The Music Discovery Debate
Yesterday, barbs were traded on Hypebot about the value of music discovery. My head goes directly to asking what's the problem? What context? Which user type?
I am memorializing my comments below:
I left this comment below on Kyle's post:
"Like a lot of casual music consumers, I have six analog buttons on my car radio. Depending on the interface, I would happily accept 100 more. In the context of driving (most of us drive 13,000+miles a year), the (discovery) buttons solve the problem of preventing boredom. In this context, discovery is a great solution.
I think you have to individually examine the predominant situations where we consume music (in the car, at work, at the gym, etc.) and determine 1) what's the problem, and 2) if discovery is a total or partial solution to the problem.
I also think there's a consumption-to-a-need-to-discover graph that is in play here. The more you consume, the more you need to discover. If you listen to music a lot, you need to discover new music; if you listen minimally, you are not compelled to discover (you want familiar).
If you plot each context against this graph, you can quickly determine where music discovery is a killer solution, or not."

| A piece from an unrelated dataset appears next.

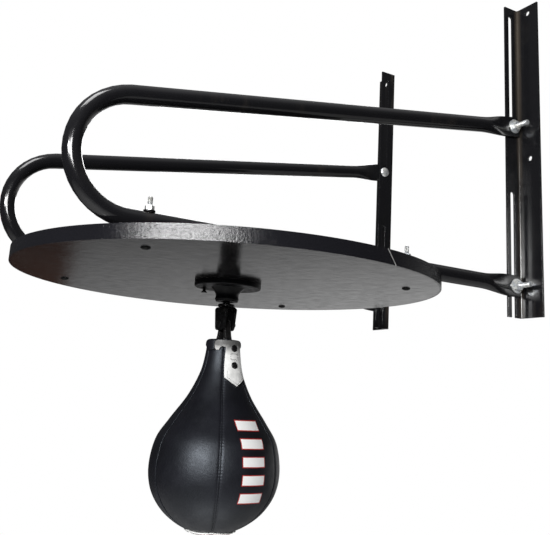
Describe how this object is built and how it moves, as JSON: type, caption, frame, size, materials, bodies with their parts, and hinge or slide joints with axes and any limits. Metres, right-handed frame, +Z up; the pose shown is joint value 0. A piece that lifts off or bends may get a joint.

I left this comment below on Paul's post:
"If you are building a music service and your value proposition is to enable people to discover new music, then you are probably doomed to be a niche service provider. Discovery is a low priority for most.
If you are building a music service and your value proposition is to improve the listening experience via great programming, then you are probably on to something that's a high priority for music consumers. (Songza is on to something.)
The capacity to OBTAIN great programming (it's subjective, I know) via numerous modes (machine, self, DJs,) has exploded. You switch modes depending on context (self for the gym, machine at the desk, DJ in the car, etc).
Other then purpose-driven discovery, discovery is an artifact of 'great programing'. It's not dead, it's not a lie, it's just not the best problem to solve."